Hendekea: For several reasons. I feel like they put up a bit of a show. I could care less if somebody's walking around with a pink afro and a tutu. What seemed phony about them?
Hendekea: I can't believe we're getting into this. [Laughs] But Kynt really catered to the camera. The second it was on… Kynt was dynamic and exciting. But when it came to interacting with other teams, they wanted nothing to do with any of us. In this week's episode it just looked like their strategy was to not go along with the crowd.
That is the biggest joke ever. I don't want to bad-mouth them, but every single leg of the race they followed people.
In Ireland and in Amsterdam they followed us. They would try to be your friend when it was advantageous to them. But then they would go and backstab you. If that's how you want to play, that's fine, but don't walk around with this high and mighty attitude like, "Oh, we have so much integrity. We would never lie. We're such respectful people." OK. Changing the subject, what happens to your backpacks sometimes? During this last leg, especially, they disappeared.
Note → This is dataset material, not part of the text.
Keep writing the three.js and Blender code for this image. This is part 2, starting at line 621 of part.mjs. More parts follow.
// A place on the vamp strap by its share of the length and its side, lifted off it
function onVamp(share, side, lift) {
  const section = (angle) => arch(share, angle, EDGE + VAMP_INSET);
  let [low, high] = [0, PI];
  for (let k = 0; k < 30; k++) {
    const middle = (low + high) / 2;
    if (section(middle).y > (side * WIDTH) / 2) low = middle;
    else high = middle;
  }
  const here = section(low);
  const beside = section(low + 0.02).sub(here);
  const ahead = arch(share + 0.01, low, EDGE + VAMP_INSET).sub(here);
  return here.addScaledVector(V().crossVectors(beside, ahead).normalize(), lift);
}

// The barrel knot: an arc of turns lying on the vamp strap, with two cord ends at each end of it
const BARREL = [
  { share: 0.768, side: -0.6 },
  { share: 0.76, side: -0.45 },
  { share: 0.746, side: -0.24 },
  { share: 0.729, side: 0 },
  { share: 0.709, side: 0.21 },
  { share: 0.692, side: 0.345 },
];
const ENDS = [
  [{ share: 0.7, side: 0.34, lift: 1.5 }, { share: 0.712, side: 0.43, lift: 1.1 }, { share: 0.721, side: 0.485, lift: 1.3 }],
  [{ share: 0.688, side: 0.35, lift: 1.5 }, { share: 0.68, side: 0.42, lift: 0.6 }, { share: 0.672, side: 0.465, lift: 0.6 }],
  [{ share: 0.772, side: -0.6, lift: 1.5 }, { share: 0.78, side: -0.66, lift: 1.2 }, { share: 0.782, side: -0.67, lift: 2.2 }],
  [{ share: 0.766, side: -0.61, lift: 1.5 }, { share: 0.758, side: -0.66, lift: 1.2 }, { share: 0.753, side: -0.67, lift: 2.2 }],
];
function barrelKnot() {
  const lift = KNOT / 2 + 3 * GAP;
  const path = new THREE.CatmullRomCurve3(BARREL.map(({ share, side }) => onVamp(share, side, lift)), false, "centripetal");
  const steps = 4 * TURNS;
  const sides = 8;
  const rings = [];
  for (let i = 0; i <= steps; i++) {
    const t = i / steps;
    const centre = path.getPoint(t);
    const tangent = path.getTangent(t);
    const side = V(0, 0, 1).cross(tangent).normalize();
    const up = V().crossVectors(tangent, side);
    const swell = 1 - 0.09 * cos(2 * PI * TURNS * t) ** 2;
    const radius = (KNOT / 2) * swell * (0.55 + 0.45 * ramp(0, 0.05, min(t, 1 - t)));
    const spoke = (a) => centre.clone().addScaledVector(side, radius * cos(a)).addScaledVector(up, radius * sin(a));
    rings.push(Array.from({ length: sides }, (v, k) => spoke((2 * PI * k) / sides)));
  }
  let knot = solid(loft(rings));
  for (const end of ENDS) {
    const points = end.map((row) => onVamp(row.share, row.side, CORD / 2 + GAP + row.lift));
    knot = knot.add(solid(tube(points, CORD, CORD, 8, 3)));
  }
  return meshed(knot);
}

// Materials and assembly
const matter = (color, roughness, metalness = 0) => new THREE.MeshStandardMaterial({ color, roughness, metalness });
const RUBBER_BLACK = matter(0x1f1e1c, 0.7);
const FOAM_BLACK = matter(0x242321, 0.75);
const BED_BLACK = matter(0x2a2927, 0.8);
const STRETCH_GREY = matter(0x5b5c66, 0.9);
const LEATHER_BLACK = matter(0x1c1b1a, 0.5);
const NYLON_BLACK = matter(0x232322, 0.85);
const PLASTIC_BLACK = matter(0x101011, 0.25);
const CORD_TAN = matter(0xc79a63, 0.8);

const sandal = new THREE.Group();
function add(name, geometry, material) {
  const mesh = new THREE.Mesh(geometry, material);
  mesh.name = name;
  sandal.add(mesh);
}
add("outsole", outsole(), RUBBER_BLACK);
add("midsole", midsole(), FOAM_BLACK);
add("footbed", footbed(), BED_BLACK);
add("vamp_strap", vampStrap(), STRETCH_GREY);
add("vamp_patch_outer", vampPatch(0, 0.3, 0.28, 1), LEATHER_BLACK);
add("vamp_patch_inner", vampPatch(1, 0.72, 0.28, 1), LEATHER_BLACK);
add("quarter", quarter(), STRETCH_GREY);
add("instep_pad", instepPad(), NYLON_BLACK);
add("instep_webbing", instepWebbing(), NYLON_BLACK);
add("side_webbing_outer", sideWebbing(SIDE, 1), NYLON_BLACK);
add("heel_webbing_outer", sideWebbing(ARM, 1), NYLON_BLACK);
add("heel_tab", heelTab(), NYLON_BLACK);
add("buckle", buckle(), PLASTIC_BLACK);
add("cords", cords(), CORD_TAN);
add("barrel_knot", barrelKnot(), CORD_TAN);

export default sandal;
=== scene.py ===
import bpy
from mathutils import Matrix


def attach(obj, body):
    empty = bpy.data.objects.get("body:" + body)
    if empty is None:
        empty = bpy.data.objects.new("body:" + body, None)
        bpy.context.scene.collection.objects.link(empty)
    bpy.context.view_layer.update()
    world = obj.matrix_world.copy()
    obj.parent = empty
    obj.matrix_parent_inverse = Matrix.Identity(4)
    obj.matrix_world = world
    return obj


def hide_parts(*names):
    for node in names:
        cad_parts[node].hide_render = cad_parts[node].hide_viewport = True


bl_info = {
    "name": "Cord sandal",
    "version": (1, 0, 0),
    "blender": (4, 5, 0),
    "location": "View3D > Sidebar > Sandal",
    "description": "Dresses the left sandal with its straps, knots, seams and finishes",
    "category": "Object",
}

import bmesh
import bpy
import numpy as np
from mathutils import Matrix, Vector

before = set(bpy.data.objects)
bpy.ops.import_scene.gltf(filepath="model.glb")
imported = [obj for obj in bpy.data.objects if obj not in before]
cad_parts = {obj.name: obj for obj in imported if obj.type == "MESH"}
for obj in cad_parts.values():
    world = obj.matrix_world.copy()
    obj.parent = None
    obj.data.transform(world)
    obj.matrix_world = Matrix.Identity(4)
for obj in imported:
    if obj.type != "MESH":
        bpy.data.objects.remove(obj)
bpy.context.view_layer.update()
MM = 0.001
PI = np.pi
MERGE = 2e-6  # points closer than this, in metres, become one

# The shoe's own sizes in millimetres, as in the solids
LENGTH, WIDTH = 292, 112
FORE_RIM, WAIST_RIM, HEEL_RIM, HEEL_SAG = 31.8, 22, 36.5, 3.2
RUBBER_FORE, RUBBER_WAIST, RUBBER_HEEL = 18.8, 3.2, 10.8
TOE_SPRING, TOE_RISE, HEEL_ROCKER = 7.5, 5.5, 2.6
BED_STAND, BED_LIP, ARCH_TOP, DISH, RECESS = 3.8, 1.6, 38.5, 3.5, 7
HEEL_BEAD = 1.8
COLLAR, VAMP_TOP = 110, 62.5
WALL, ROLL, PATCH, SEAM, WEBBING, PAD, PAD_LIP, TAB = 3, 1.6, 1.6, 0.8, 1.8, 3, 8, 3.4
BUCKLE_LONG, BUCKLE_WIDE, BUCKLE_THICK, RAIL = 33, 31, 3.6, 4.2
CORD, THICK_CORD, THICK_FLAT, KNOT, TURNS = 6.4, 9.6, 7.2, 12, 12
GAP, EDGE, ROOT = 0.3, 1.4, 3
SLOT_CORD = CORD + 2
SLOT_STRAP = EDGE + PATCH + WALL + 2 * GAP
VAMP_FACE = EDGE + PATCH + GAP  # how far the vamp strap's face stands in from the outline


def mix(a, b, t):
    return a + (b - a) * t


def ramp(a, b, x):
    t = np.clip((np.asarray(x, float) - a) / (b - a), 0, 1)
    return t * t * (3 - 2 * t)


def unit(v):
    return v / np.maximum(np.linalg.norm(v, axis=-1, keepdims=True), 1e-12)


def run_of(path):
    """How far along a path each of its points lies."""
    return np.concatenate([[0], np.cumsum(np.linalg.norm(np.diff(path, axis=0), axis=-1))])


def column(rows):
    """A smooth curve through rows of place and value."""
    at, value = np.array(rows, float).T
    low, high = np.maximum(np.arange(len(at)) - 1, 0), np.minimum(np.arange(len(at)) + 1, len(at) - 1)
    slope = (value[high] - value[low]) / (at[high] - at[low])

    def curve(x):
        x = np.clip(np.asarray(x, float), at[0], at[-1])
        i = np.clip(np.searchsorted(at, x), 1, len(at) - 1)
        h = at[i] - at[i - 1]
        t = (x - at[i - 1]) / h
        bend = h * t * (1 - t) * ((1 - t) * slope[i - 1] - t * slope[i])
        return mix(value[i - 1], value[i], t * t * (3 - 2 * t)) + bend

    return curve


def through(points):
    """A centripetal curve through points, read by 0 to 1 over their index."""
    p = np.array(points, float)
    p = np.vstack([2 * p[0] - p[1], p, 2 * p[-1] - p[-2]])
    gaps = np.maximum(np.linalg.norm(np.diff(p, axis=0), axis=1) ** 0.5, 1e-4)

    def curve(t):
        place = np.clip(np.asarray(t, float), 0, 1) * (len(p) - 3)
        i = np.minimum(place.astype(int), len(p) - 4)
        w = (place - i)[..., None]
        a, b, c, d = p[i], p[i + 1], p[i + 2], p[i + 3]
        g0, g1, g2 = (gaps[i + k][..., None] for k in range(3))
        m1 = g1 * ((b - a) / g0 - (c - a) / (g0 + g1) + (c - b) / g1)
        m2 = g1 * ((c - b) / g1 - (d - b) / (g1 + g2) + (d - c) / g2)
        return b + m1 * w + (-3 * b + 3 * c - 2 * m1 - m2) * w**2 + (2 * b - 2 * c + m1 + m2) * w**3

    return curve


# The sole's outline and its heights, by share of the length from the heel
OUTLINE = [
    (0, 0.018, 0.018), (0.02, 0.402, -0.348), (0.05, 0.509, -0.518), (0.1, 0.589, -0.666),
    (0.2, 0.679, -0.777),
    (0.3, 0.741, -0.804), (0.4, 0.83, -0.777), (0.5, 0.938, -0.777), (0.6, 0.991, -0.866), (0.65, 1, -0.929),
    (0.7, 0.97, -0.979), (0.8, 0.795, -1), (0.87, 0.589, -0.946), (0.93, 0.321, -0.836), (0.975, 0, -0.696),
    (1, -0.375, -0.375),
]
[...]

Azaria: The production guys picked up our backpacks at the airport because they knew that we'd be repelling and doing other things. Is that how you'd be tipped off that a tough leg was coming?
Azaria: No, because the toughest leg was the first one and we had our backpacks for that. In this last leg it was just about logistics. You're not going to be able to carry a backpack down a zipline or when you're dropping into the water. See, some of us — meaning me — would have been worried about not being strong enough. And falling. And killing ourselves.
Hendekea: I guess you could have fallen. But you can't think about it. You just do it. Like before we left for the race, I was thinking about how Joyce [of Season 7] shaved her head in India. I was like, "I would totally not cut my hair." But then when I got on the race I realized I would do many things I otherwise would never expect myself to do.